What to work on
Extract every line that includes the string "this".
· · ·
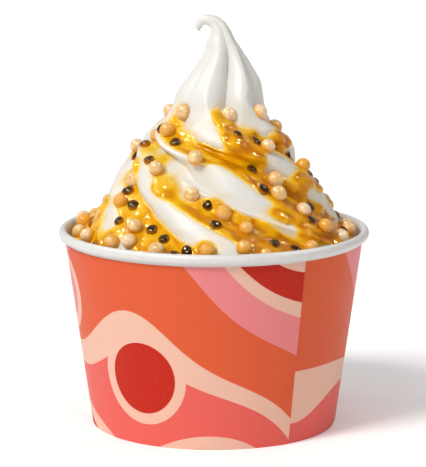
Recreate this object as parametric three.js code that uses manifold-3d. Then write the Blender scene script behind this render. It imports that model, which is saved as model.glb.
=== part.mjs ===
// Frozen yogurt cup: a rolled-rim paper tub filled with a six-rib soft-serve
// swirl, topped with fruit pulp, seeds and crisp pearls. Millimetres, +Z up,
// front face towards -Y, cup standing on z = 0. Azimuths are degrees from the
// front, growing towards +X.
import * as THREE from 'three';
import { mergeVertices } from 'three/addons/utils/BufferGeometryUtils.js';
import Module from 'manifold-3d';

const wasm = await Module();
wasm.setup();

// ---------------------------------------------------------------- driving sizes
const CUP = {
  footRadius: 44.18,      // outside of the wall at the table
  neckRadius: 53.82,      // outside of the wall just under the rolled rim
  neckHeight: 67.98,
  board: 0.6,             // paper board thickness
  beadRadius: 54.5,       // centre circle of the rolled rim
  beadHeight: 69.81,
  beadHalfWidth: 1.5,
  beadHalfDepth: 1.84,
  seamAzimuth: 36,        // side seam, to the right of the front
  seamStep: 0.35,         // the lapped edge stands proud by this much
  seamLap: 12,            // degrees over which the lap fades out
  seamGap: 0.35,          // degrees from the lapped edge to the board under it
  fold: 2.2,              // three boards and their slack at the foot
  hem: 0.5,               // the board folded up inside the foot
  hemHeight: 8,
  segments: 52,
};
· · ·
Result of the exercise
Recreate this object as parametric three.js code that uses manifold-3d. Then write the Blender scene script behind this render. It imports that model, which is saved as model.glb.
  seamStep: 0.35,         // the lapped edge stands proud by this much